There's still a lot of stigma. Even now, my mother would be distressed if I gave her exact details of what I did to get the money I used to buy her all those gifts. Martina's daughters might be disgusted to find out their mother was once a call girl. But the world of sex work looks very different now. The lonely-whore stereotype has been replaced by the hooker who snags a book deal by blogging about her exploits. Buyers and sellers talk to each other and among themselves online; escort-review websites allow clients and whores to hold each other accountable. Since everyone is a bit less fearful, we're all a bit more relaxed and kind and human with each other. When I first began working, I usually saw a client only once, maybe twice. Now I have guys who I've been seeing frequently for years. The relationships have their boundaries, but I am my real self when I am with them, and they are my friends as well as my clients.

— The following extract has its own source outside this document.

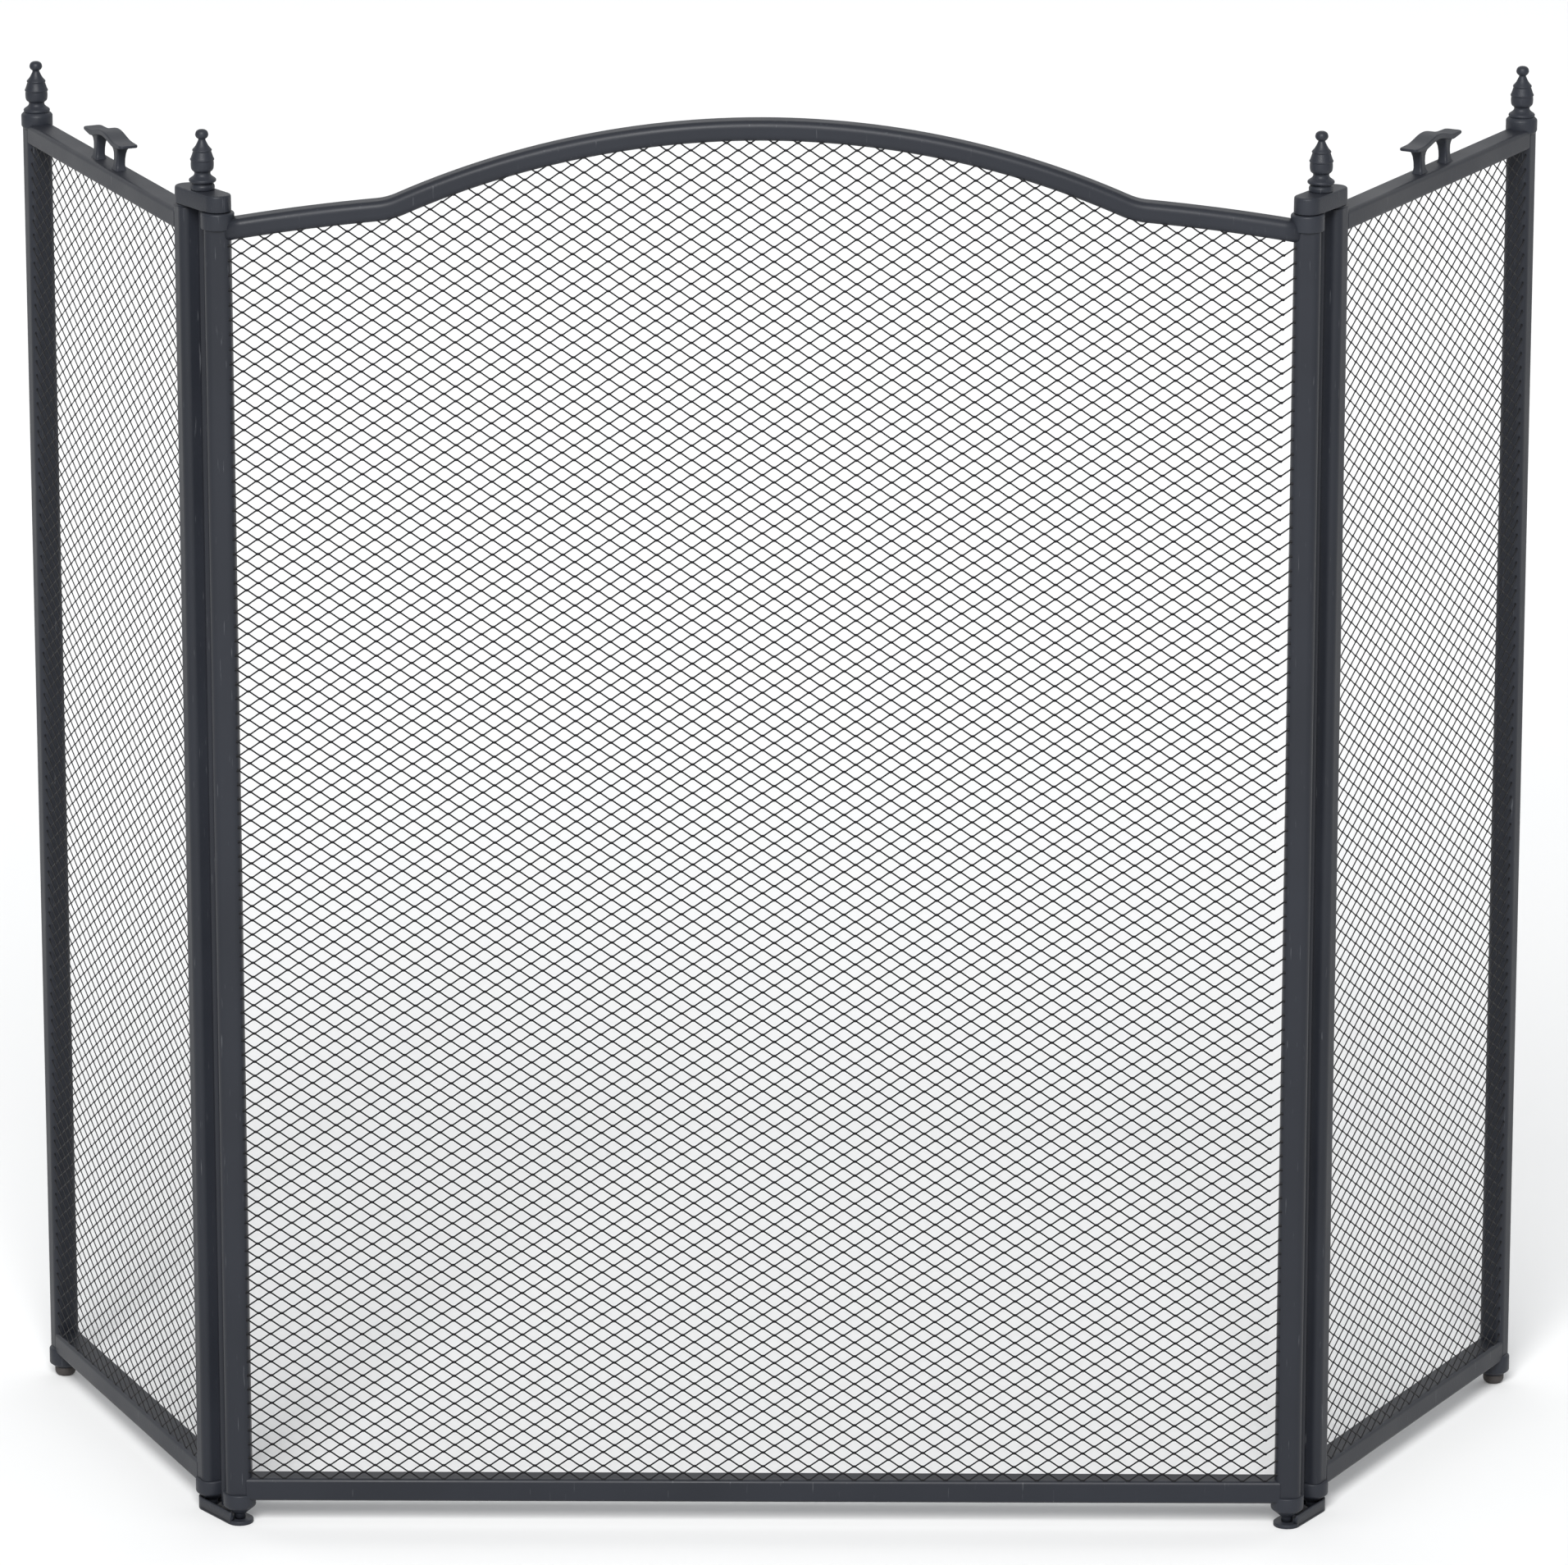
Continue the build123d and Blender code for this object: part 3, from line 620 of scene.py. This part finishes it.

The vast increase in the visibility and dialogue of real sex workers has changed my nonworking life as well. The misconceptions that I have to overcome on a daily basis have gone from massive to manageable. I have sex-worker pals who I can talk to when things get stressful. I have two committed partners who love me and understand and support my career. And I have a wide circle of friends who think I'm a good person. My family? Well, I'm still the black sheep, but they love me anyway. I am about as far as you can get from lonely, at Christmas or any other time of the year.

I'm not on the run from any big holiday parties this year, so I'll be spending a mellow Christmas at home with my lovers. If you're a sex worker doing dates on December 25, I wish you happy clients, heavy tips, and an equally sweet Christmas of your own to go home to.